Modulating the flow of entangled DNA with topologically active proteins

The activity and organisation of DNA in the cell are highly regulated by several proteins, such as topoisomerases and Structural Maintenance of Chromosomes (SMCs), which are involved in topological regulation by resolving crossings between DNA strands or creating loops within chromatin. While we have rich knowledge about the impact of these proteins on the cell's function, the rheological, i.e., flow properties, which affect the capacity of DNA to reorganise and respond to stimuli, are still poorly understood.
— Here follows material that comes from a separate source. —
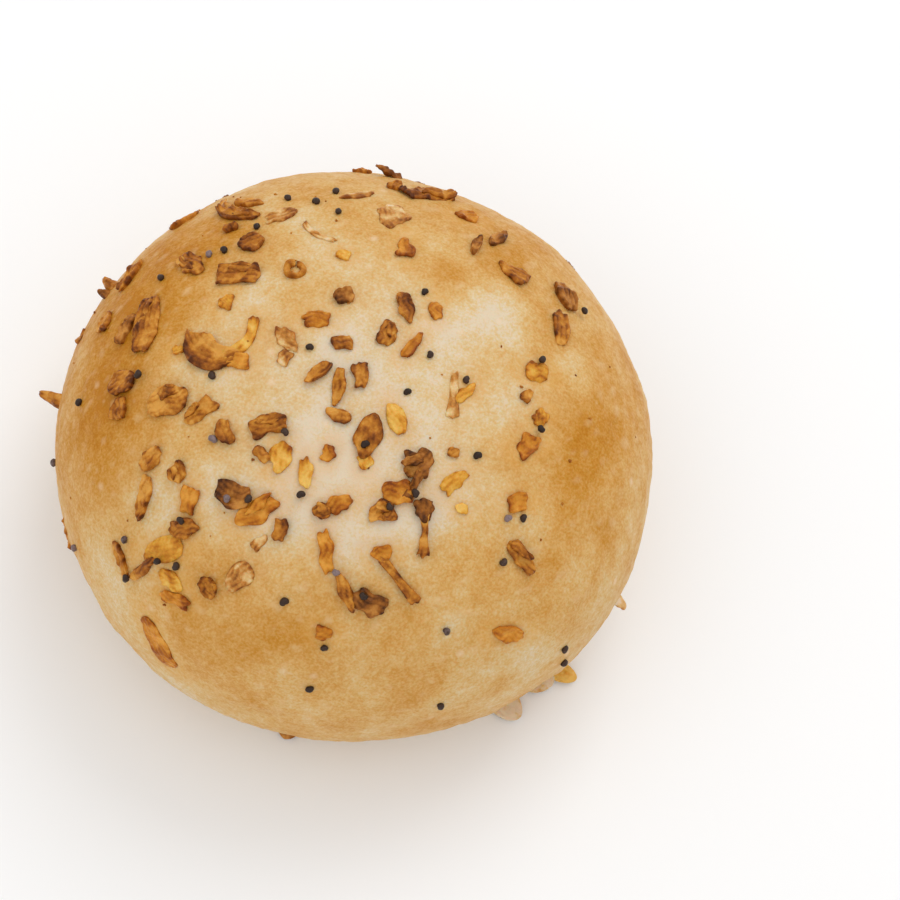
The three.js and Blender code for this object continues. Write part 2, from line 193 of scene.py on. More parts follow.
# Where the toppings lie: degrees of lean from the crown, to the right and to the back.
# Flakes: right, back, length, width, turn, bend, kind
placedFlakes = [
    # the large curls left of the crown
    (-30.8, -2.4, 10.8, 4.3, -22, 92, "brown"),
    (-23.5, 0.5, 8.5, 1.7, 66, 80, "golden"),
    (-24.5, -3.5, 3.7, 2.7, 12, 0, "orange"),
    (-45.5, 4, 9.5, 4.4, 90, 10, "brown"),
    (-50.5, 3.5, 4.6, 1.7, 67, 0, "dark"),
    (-36.5, -12.5, 6, 4.8, 25, 0, "brown"),
    (-29.5, -14, 4.7, 2.8, 40, 20, "brown"),
    (-48.5, -8.5, 5, 3.8, 20, 0, "brown"),
    (-48, -14, 3.4, 2.9, 90, 0, "brown"),
    # back left
    (-36, 34.5, 11, 2.5, -38, 80, "brown"),
    (-32.5, 37.5, 5, 2.2, -12, 0, "brown"),
    (-28, 23.5, 4.1, 3.1, 27, 0, "brown"),
    (-39, 18, 4.8, 3.6, -40, 30, "brown"),
    (-28.5, 15, 6.4, 3.6, 7, 0, "brown"),
    (-18, 15.5, 7.2, 1, 0, 352, "brown"),
    (-56.5, 20.5, 6.4, 2.3, 72, 20, "brown"),
    (-59, 7.5, 3.6, 2.5, 75, 0, "brown"),
    (-50, 39, 5.2, 2.2, 49, 0, "brown"),
    (-29, 8.5, 2.6, 2, 80, 0, "golden"),
    (-16, 27, 6.5, 0.9, 150, -60, "pale"),
    (-10.5, 41.5, 5.6, 1.9, 35, 20, "pale"),
    (-24, 32, 5, 2.6, 30, 0, "pale"),
    (-2.5, 36.5, 5.6, 4.6, 80, 0, "pale"),
    (3.5, 50.5, 8.8, 3.8, 32, -12, "brown"),
    (-3.5, 49, 2.6, 1.7, 20, 0, "brown"),
    (-12.5, 62, 3.2, 1.4, 8, 0, "brown"),
    # round the crown
    (-8, 12.5, 2.9, 2.4, 30, 0, "dark"),
    (-12, 7, 3.8, 2.7, 5, 0, "orange"),
    (-6.5, 3, 2.9, 2.4, 20, 0, "brown"),
    (-16.5, 2, 4.9, 2.5, -48, 0, "pale"),
    (1, 28, 4.6, 2.5, 95, 0, "orange"),
    (3.5, 13.5, 4.8, 2.7, 112, 0, "brown"),
    (9, 14, 3.1, 2.2, 95, 0, "orange"),
    (1, 7, 4, 3, 88, 0, "brown"),
    (6, 5.5, 4.7, 1.6, 66, 0, "orange"),
    (-9.5, -3.5, 4.7, 1.9, 48, 0, "brown"),
    (-2, -2.5, 4, 2.3, 105, 0, "brown"),
    (-5.5, -5.5, 6, 1.9, 97, 0, "brown"),
    (-4.5, -11, 3.7, 2.3, -15, 0, "brown"),
    (1.5, -14, 6.6, 3.8, 82, -20, "brown"),
    (2, -18.5, 2.6, 2.2, 95, 0, "golden"),
    (6, -9.5, 4.9, 2.8, 122, 0, "golden"),
    (15, -2, 7.4, 1.5, 98, 0, "pale"),
    (17, -1, 4.1, 1.8, 54, 0, "golden"),
    # back right
    (12.5, 44, 3.4, 3.2, 20, 0, "orange"),
    (14.5, 33, 4.4, 1.6, 82, 0, "dark"),
    (19, 38, 5.6, 2, 62, 0, "dark"),
    (22.5, 29, 5, 3.1, -22, 0, "brown"),
    (35, 30, 5, 3.6, 115, 0, "dark"),
    (34, 20.5, 6, 2.8, 100, 0, "brown"),
    (30, 8, 3.7, 3.4, 20, 0, "golden"),
    (32, -1, 2.7, 2.5, 60, 0, "golden"),
    (30.5, -7, 4.2, 3.1, 40, 0, "orange"),
    # front left
    (-16.5, -15, 5.2, 3.2, 22, 0, "brown"),
    (-24, -17.5, 3.8, 2.2, 116, 0, "brown"),
    (-16.5, -20.5, 2.8, 1.9, -35, 0, "brown"),
    (-13, -20.5, 4.3, 3.4, 90, 0, "golden"),
    (-8, -22.5, 4.2, 2.1, 100, 0, "golden"),
    (-20.5, -28.5, 5.4, 3.5, -5, 0, "dark"),
    (-15.5, -31, 6.6, 3.6, 35, 0, "orange"),
    (-38.5, -24, 4.2, 2.7, 45, 0, "brown"),
    (-32, -26, 3.3, 2.4, 110, 0, "brown"),
    (-29, -31, 4, 2.6, 85, 0, "orange"),
    (-39.5, -32, 6.8, 2.3, 82, 10, "brown"),
    (-29.5, -36.5, 4.7, 2.9, 0, 0, "brown"),
    (-10.5, -33.5, 3.1, 2.2, 85, 0, "brown"),
    (-34.3, -42, 7.6, 3.4, 22, 0, "golden"),
    (-46.7, -46.5, 5.4, 1.8, -66, 0, "brown"),
    (-39.5, -47, 6.4, 1.6, 40, 0, "brown"),
    (-32, -48, 4.2, 2.7, -30, 0, "golden"),
    (-31, -52, 4.9, 2, -8, 0, "orange"),
    (-23, -47.5, 3.4, 2.6, 110, 0, "brown"),
    (-17, -44, 4.6, 3.6, 60, 0, "pale"),
    (-39, -67.5, 9.2, 3.9, -72, 0, "orange"),
    # front right
    (-1, -27, 4, 2.7, 35, 0, "orange"),
    (-3.8, -28.8, 2.8, 2.3, 10, 0, "brown"),
    (11.5, -16.7, 4.8, 3.9, 50, 0, "dark"),
    (11.5, -21, 4.4, 1.6, 75, 0, "dark"),
    (9, -23, 4.2, 3.3, 15, 0, "orange"),
    (7, -27, 3.8, 3, 20, 0, "brown"),
    (18.5, -18, 4.6, 2.2, 55, 0, "golden"),
    (14.5, -25, 3.2, 2.6, -75, 0, "dark"),
    (15.5, -29.5, 6, 1.4, -80, 0, "brown"),
    (8.5, -34.5, 3.2, 2.5, 12, 0, "orange"),
    (13.2, -39, 8.2, 1.5, -38, 0, "brown"),
    (-1.6, -36, 6.2, 2.1, -70, 0, "orange"),
    (3.5, -43, 6.6, 1.9, -58, 0, "brown"),
    (8.5, -44.2, 5, 3.3, -15, 0, "dark"),
    (31, -18, 3.2, 2.9, 30, 0, "orange"),
    (35.5, -28, 5.9, 2.6, -34, 0, "brown"),
    (40, -44.5, 5.2, 2.6, 5, 0, "orange"),
    (1.3, -52.5, 2.4, 2.1, 0, 0, "orange"),
]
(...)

In this talk, I will investigate the viscous and elastic properties of dense DNA solutions under the effect of SMCs and the formation of gels through DNA ligation. Specifically, I show how SMCs modulate in silico and in vitro the rheological properties both through the extrusion of loops and the creation of transient crosslinks between DNA strands. Additionally, I investigate how DNA can be used to create percolating networks of linked rings. These DNA networks, called "Olympic Gels'', differ from classic transiently linked gels by the presence of permanent topological links. I show that through progressive ligation it is possible to create materials with tuneable viscoelastic properties, which can be controlled by choosing the length of ring and linear DNA strands used in the gel formation. This work contributes to a better understanding of how proteins naturally contained in the cell affect the topology, structure, and rheology of entangled DNA, and will help guide the design of new biomaterials inspired by the properties of DNA.